Tuesday, September 27, 2011

Still in Eden...

Stop. Right where you are, and look around. Don't say a word; just look. Now close your eyes. and stay there for a while. What do you hear? What sensation activates your skin? Listen for your heartbeat. Can you hear it?...soft thumps that leap unbidden somewhere within. You can slow them if you want. Concentrate.

Now take this new place and populate it. Let it fill with Eden--not with more distraction from gardens or new animals, but with God who walks with you in the cool of the day. Fill up every clear place with His presence and let Him have you. Remember His first desire for you:

You shall have no other Gods before me.--Exodus 20:3
Worship the Lord and serve Him only--Matthew 4:10

God put men first in a garden next to the Tree of Life. Only two humans lived there and God was every day with them. They knew Him in every motion and He filled every aware moment.

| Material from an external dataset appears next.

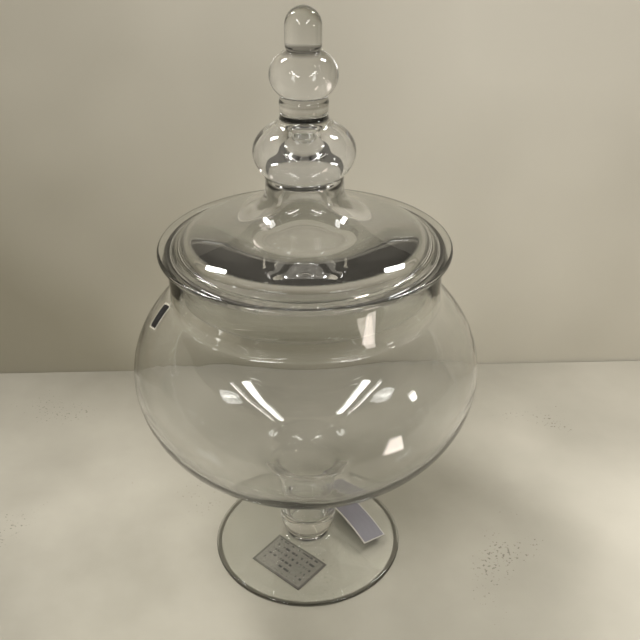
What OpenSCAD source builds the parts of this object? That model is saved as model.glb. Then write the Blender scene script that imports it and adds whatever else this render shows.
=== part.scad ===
// Footed apothecary jar of clear blown glass, with a lift-off lid.
// The origin is on the table, under the middle of the foot. +Z is up and the shop's side is -Y.

/* [Foot and stem] */
// Radius of the disc foot
foot_r = 64; // [56:1:72]
// Thickness of the foot at its fire-polished edge
foot_edge = 3.2; // [2.4:0.2:4]
// Height of the weld between foot and stem
weld_z = 12.8; // [12:0.2:14]
// Radius of the stem at the weld
stem_r = 14.5; // [13:0.5:17]
// Depth of the hollow under the foot
kick = 0.6; // [0.5:0.1:0.9]

/* [Bowl and neck] */
// Largest radius of the bowl
bowl_r = 105.4; // [98:0.1:112]
// Height of the widest line of the bowl
bowl_z = 148; // [146:0.5:150]
// Half height of the full spheroid that the bowl is cut from
bowl_c = 76.5; // [75:0.1:78]
// Outer radius of the neck
neck_r = 79.3; // [77:0.1:81]
// Height of the mouth's rim
rim_z = 226.7; // [222:0.1:226.7]
// Thickness of the blown wall
wall = 2.2; // [1.8:0.1:2.8]

/* [Lid] */
// Radius of the lid's brim
brim_r = 84.7; // [82:0.1:88]
// Thickness of the brim's rounded edge
brim_t = 3.8; // [3.4:0.2:4.4]
// Height of the face that rests on the mouth's rim
seat_z = 227; // [227:0.1:228]
// Outer radius of the ring that plugs the neck
plug_r = 74.3; // [70:0.1:75]
// Height of the plug ring's lower edge at rest
plug_z = 206; // [200:0.5:212]
// Radius of the lid's waist, under the bulb
waist_r = 21.9; // [20:0.1:24]
// Height of the waist
waist_z = 266; // [264:0.5:268]

/* [Finial] */
// Radius of the hollow bulb
bulb_r = 28.4; // [26:0.1:31]
// Height of the bulb's widest line
bulb_z = 284.3; // [283:0.1:286]
// Radius of the collar above the bulb
collar_r = 13; // [12:0.1:14]
// Radius of the solid ball
ball_r = 18.4; // [17:0.1:20]
// Height of the ball's centre
ball_z = 325.3; // [324:0.1:327]
// Radius of the rounded tip
tip_r = 9.7; // [9:0.1:10.4]
// Overall height of the jar with its lid on
total_z = 360; // [358:0.5:364]

/* [Paper labels] */
// Length of the price card under the foot
card_l = 42; // [36:1:44]
// Width of the price card
card_w = 28; // [24:1:30]
// Width of the hang card that lies on the foot
tag_w = 19; // [14:1:20]
// Length of the hang card
tag_l = 48; // [40:1:52]
// Length of the small label on the shoulder
badge_l = 17; // [12:0.5:20]
// Width of the small label on the shoulder
badge_w = 10; // [8:0.5:12]

/* [Hidden] */
$fn = 96;
GLASS = [0.80, 0.84, 0.80, 0.45];

// Radius of the stem's body, and the height up to which it is rounded at the bottom
stem_body_r = 19;
stem_round_z = 28;
// Height at which the stem ends and the bowl's own glass starts
stem_top_z = 60;
// Radius of the stem there
stem_top_r = 20.5;
// Radius of the hollow inside the stem, at its middle and at the top
stem_hollow_r = 15.6;
stem_mouth_r = 16.2;
// Height above which the hollow of the stem is straight, below it is a rounded end
stem_hollow_z = 31;
// Radius at which the fillet under the bowl runs into the spheroid
fillet_r = 36;
// Radius at which the floor of the bowl starts to dip into the stem
funnel_r = 30;
// Radius inside which the underside of the foot is hollow
kick_r = 60;
// Half height of the bowl's inner spheroid, below its widest line
inner_c = bowl_c - 4;
// Heights where the finial's gathers are joined
bulb_top_z = 300.6;
ball_low_z = 315;
tip_low_z = 337.6;
// Inner radius of the lid's throat
throat_r = 13;
// Radius at which the lid's dome turns down into its shoulder
shoulder_r = 55;

// Points on a cubic curve from a to d, pulled towards b and c
function curve(a, b, c, d, n = 12) =
    [for (i = [0:n]) let (t = i / n, s = 1 - t)
        s * s * s * a + 3 * s * s * t * b + 3 * s * t * t * c + t * t * t * d];

// Points on an ellipse about [0, z] or [r, z], from angle p to angle q
function arc(r, z, a, b, p, q, n = 24) =
    [for (i = [0:n]) let (t = p + (q - p) * i / n) [r + a * cos(t), z + b * sin(t)]];

// Height of the bowl's outer spheroid below its widest line, at radius r
function bowl_low(r) = bowl_z - bowl_c * sqrt(1 - pow(r / bowl_r, 2));

// Height of the bowl's inner spheroid below its widest line, at radius r
function floor_low(r) = bowl_z - inner_c * sqrt(1 - pow(r / (bowl_r - wall), 2));

// Angle on a spheroid of radius a at which its radius is r
function angle_at(r, a) = acos(r / a);

// Height of the foot's upper face at radius r, outside its flare
function foot_top(r) = foot_edge + (foot_r - r) * tan(8);

module foot() {
    edge = foot_edge / 2;
    flare_r = 34;
    color(GLASS)
        rotate_extrude()
            polygon(concat(
                [[0, kick]],
                curve([kick_r - 5.5, kick], [kick_r - 3, kick], [kick_r - 2, 0], [kick_r, 0], 6),
                arc(foot_r - edge, edge, edge, edge, -90, 75, 10),
                curve([flare_r, foot_top(flare_r)], [stem_r + 9.5, foot_top(stem_r + 9.5)],
                      [stem_r + 2, weld_z - 3], [stem_r, weld_z]),
                [[0, weld_z]]));
}

module stem() {
    color(GLASS)
        rotate_extrude()
            polygon(concat(
                [[0, weld_z]],
                curve([stem_r, weld_z], [stem_r + 2.7, weld_z + 2.8],
                      [stem_body_r, 20], [stem_body_r, stem_round_z]),
                curve([stem_body_r, stem_round_z + 1], [stem_body_r, 42],
                      [stem_body_r + 0.3, 50], [stem_top_r, stem_top_z], 8),
                curve([stem_mouth_r, stem_top_z], [stem_hollow_r + 0.1, 50],
                      [stem_hollow_r + 0.2, 40], [stem_hollow_r, stem_hollow_z], 8),
                arc(0, stem_hollow_z, stem_hollow_r, 8.5, -6, -90, 12)));
}

module bowl() {
    low = -angle_at(fillet_r, bowl_r);
    shoulder = angle_at(neck_r + 3.5, bowl_r);
    bore = neck_r - wall;
    inner_r = bowl_r - wall;
    inner_top = bowl_c - 1.5;
    corner = angle_at(bore, inner_r);
    dip = -angle_at(funnel_r, inner_r);
    color(GLASS)
        rotate_extrude()
            polygon(concat(
                curve([stem_top_r, stem_top_z], [stem_top_r + 1.3, stem_top_z + 8],
                      [26, bowl_low(26) - 0.6], [fillet_r, bowl_low(fillet_r)]),
                arc(0, bowl_z, bowl_r, bowl_c, low, shoulder, 44),
                curve([neck_r + 1.6, 197.2], [neck_r + 0.5, 198.4], [neck_r, 201], [neck_r, 206], 5),
                arc(bore + wall / 2, rim_z - wall / 2, wall / 2 + 0.4, wall / 2, 0, 180, 10),
                [[bore, 204]],
                arc(0, bowl_z, inner_r, inner_top, corner, 0, 14),
                arc(0, bowl_z, inner_r, inner_c, -3, dip, 28),
                curve([funnel_r - 0.8, floor_low(funnel_r) - 0.3], [22, floor_low(funnel_r) - 2.6],
                      [stem_mouth_r + 0.4, stem_top_z + 8], [stem_mouth_r, stem_top_z])));
}

module lid_shell() {
    edge = brim_t / 2;
    thick = wall + 0.4;
    inner = plug_r - thick;
    color(GLASS)
        rotate_extrude()
            polygon(concat(
                [[throat_r, waist_z]],
                curve([throat_r, 260], [throat_r, 250], [20, 245], [30, 240], 14),
                curve([30.5, 239.8], [38, 236], [46, 235.2], [64, 234.8], 12),
                curve([64.5, 234.8], [70, 234.6], [inner, 231], [inner, 222], 10),
                arc(plug_r - thick / 2, plug_z + thick / 2, thick / 2, thick / 2, 180, 360, 10),
                [[plug_r, seat_z]],
                arc(brim_r - edge, seat_z + edge, edge, edge, -90, 80, 10),
                curve([81, seat_z + 3.7], [77, seat_z + 3.7], [74.9, 231], [74, 231.9], 6),
                curve([73.5, 232.4], [70, 236], [63, 238.9], [shoulder_r, 241.5], 14),
                curve([shoulder_r - 1, 241.8], [48, 243.8], [41, 245.8], [34, 249.2], 10),
                curve([33.5, 249.4], [27, 252.8], [waist_r, 256], [waist_r, waist_z], 14)));
}

module lid_bulb() {
    low = -angle_at(waist_r, bulb_r);
    drop = 20.2;
    rise = 18.4;
    hollow_top_z = 297;
    hollow_r = 19;
    dome_r = 8.2;
    dome_z = 290.5;
    color(GLASS)
        rotate_extrude()
            polygon(concat(
                [[waist_r, waist_z]],
                curve([waist_r, waist_z + 0.5], [waist_r - 0.2, waist_z + 2], [waist_r, waist_z + 4],
                      [waist_r + 0.8, waist_z + 5.8], 5),
                arc(0, bulb_z, bulb_r, drop, low + 3, 0, 14),
                arc(0, bulb_z, bulb_r, rise, 4, angle_at(collar_r + 1.5, bulb_r), 16),
                [[collar_r + 1.5, bulb_top_z], [0, bulb_top_z]],
                curve([0, hollow_top_z], [4.5, hollow_top_z], [dome_r - 0.6, 295], [dome_r, dome_z], 8),
                curve([dome_r + 0.1, dome_z - 0.5], [9.7, 283], [hollow_r, 286], [hollow_r, 277], 12),
                curve([hollow_r, 276.5], [18.5, 271], [throat_r + 0.4, 269], [throat_r, waist_z], 10)));
}

module finial_collar() {
    color(GLASS)
        rotate_extrude()
            polygon(concat(
                [[0, bulb_top_z]],
                curve([collar_r + 1.5, bulb_top_z], [collar_r + 0.4, bulb_top_z + 1.5],
                      [collar_r, bulb_top_z + 4], [collar_r, bulb_top_z + 7], 6),
                [[collar_r, ball_low_z], [0, ball_low_z]]));
}

module finial_ball() {
    half = 14.55;
    low = asin((ball_low_z - ball_z) / half);
    high = asin((tip_low_z - ball_z) / half);
    color(GLASS)
        rotate_extrude()
            polygon(concat(
                [[0, ball_low_z]],
                arc(0, ball_z, ball_r, half, low, high, 32),
                [[0, tip_low_z]]));
}

module finial_tip() {
    color(GLASS)
        rotate_extrude()
            polygon(concat(
                [[0, tip_low_z], [tip_r + 0.4, tip_low_z], [tip_r, tip_low_z + 3]],
                arc(0, total_z - tip_r, tip_r, tip_r, 0, 90, 14)));
}

// Stuck flat under the foot, inside the hollow
module price_card() {
    thick = 0.25;
    gap = 0.1;
    color("lightgrey")
        translate([-12.7, -26, kick - gap - thick])
            rotate([0, 0, -42])
                translate([-card_l / 2, -card_w / 2, 0])
                    cube([card_l, card_w, thick]);
}

// A folded leaflet card, arched a little, that leans on the foot beside the stem
module hang_card() {
    thick = 0.8;
    bend_r = 130;
    half = asin(tag_l / 2 / bend_r);
    color("slategrey")
        translate([32.9, 7.8, 13.8])
            rotate([0, 0, 125.5])
                rotate([9, -10, 0])
                    rotate([90, 0, 0])
                        linear_extrude(tag_w, center = true)
                            polygon(concat(
                                arc(0, -bend_r, bend_r, bend_r, 90 - half, 90 + half, 12),
                                arc(0, -bend_r, bend_r + thick, bend_r + thick,
                                    90 + half, 90 - half, 12)));
}

// A small label that follows the curve of the bowl's shoulder on the left
module shoulder_label() {
    gap = 0.15;
    thick = 0.3;
    azimuth = -167.5;
    height = 190.5;
    color("black")
        intersection() {
            rotate_extrude()
                polygon(concat(
                    arc(0, bowl_z, bowl_r + gap, bowl_c + gap, 15, 40, 40),
                    arc(0, bowl_z, bowl_r + gap + thick, bowl_c + gap + thick, 40, 15, 40)));
            rotate([0, 0, azimuth])
                translate([84, 0, height])
                    rotate([0, 43, 0])
                        rotate([0, 0, 22])
                            cube([badge_l, badge_w, 24], center = true);
        }
}

foot();
stem();
bowl();
price_card();
hang_card();
shoulder_label();
lid_shell();
lid_bulb();
finial_collar();
finial_ball();
finial_tip();
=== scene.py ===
import math

import bpy
import numpy as np
from mathutils import Matrix, Quaternion, Vector


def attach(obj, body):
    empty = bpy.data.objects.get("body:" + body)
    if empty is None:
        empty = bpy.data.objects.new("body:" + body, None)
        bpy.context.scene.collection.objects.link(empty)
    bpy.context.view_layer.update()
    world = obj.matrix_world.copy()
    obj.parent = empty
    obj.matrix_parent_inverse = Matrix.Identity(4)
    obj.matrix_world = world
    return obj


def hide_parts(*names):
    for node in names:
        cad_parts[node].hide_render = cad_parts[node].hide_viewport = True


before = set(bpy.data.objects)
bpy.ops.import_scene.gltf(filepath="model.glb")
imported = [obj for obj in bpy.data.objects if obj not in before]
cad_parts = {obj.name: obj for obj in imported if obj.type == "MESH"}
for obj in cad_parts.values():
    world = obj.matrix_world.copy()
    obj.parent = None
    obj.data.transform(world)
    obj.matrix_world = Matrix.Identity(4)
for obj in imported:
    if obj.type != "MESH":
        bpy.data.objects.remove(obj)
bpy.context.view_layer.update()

MM = 0.001

# ---- Camera ----
# It stands in front of the jar at about head height above the table and looks down on it by 30 degrees.
# The long lens keeps the jar's proportions natural.
pitch, yaw = math.radians(29.96), math.radians(1.075)
camera_data = bpy.data.cameras.new("camera")
camera_data.sensor_width = 36.0
camera_data.lens = 48.77
camera = bpy.data.objects.new("camera", camera_data)
camera.location = (0.0, -0.456, 0.4403)
camera.rotation_euler = (math.radians(90.0) - pitch, 0.0, -yaw)
bpy.context.collection.objects.link(camera)
bpy.context.scene.camera = camera


# ---- Stage: table, back wall and lamps ----
# A pale painted table runs up to a low pale wall behind the jar; the wall shows from its front only. The
# table ends a little in front of the jar, and a dim room lies around it.
def linear(hex_colour):
    """sRGB hex to the linear RGBA that Blender's sockets take: the standard piecewise curve."""
    parts = np.array([int(hex_colour[i:i + 2], 16) for i in (1, 3, 5)]) / 255.0
    low, high = parts / 12.92, ((parts + 0.055) / 1.055) ** 2.4
    return (*np.where(parts <= 0.04045, low, high).tolist(), 1.0)


def add_node(tree, kind, settings=None, links=None):
    """Adds a node, sets its attributes or sockets by name, and links inputs from (node, socket) pairs."""
    node = tree.nodes.new(kind)
    for key, value in (settings or {}).items():
        if isinstance(key, str) and hasattr(node, key):
            setattr(node, key, value)
        else:
            node.inputs[key].default_value = value
    for key, (source, socket) in (links or {}).items():
        tree.links.new(source.outputs[socket], node.inputs[key])
    return node


def new_material(name):
    """A material with an empty node tree and its output node."""
    material = bpy.data.materials.new(name)
    material.use_nodes = True
    material.node_tree.nodes.clear()
    output = material.node_tree.nodes.new("ShaderNodeOutputMaterial")
    return material, material.node_tree, output


def mesh_object(name, points, faces, smooth=True):
    """A mesh object at the origin from an array of points in metres and a list of faces."""
    mesh = bpy.data.meshes.new(name)
    mesh.from_pydata(points.tolist(), [], faces)
    mesh.polygons.foreach_set("use_smooth", [smooth] * len(mesh.polygons))
    mesh.update()
    item = bpy.data.objects.new(name, mesh)
    bpy.context.collection.objects.link(item)
    return item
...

He still waits for us there, but He will not clear your mind and motion to make room for Himself. You and I have crowded Him out. Only we can sweep away with broad strokes what impedes His path to our hearts and minds. Shreds of Eden remain and our God still walks there in footsteps that beckon, "Follow Me."

Sunday, August 7, 2011

Shhh....


Be still and know that I am God...

I must be still not only because You come in whispers, as for Elijah, but because You have something to say and will be heard, no matter what.

Be still and know that I am God. I will be exalted among nations. I will be exalted in the earth.--Psalm 46:10

I must keep still until the racket of ME dies down enough for me to remember Your thundering majesty. I have to interrupt my consuming self-possession so that You may be exalted. And You will be. You do not need my permission, but You do want my attention. You, who are my constant companion in all times and places.

When I am still, inside and out, You surround and consume me. It is then I see You more clearly, then I face my sins, then I find forgiveness. It is only then I know the quiet of peace, hope, and confidence in the middle of the only place they can exist, Your exultation.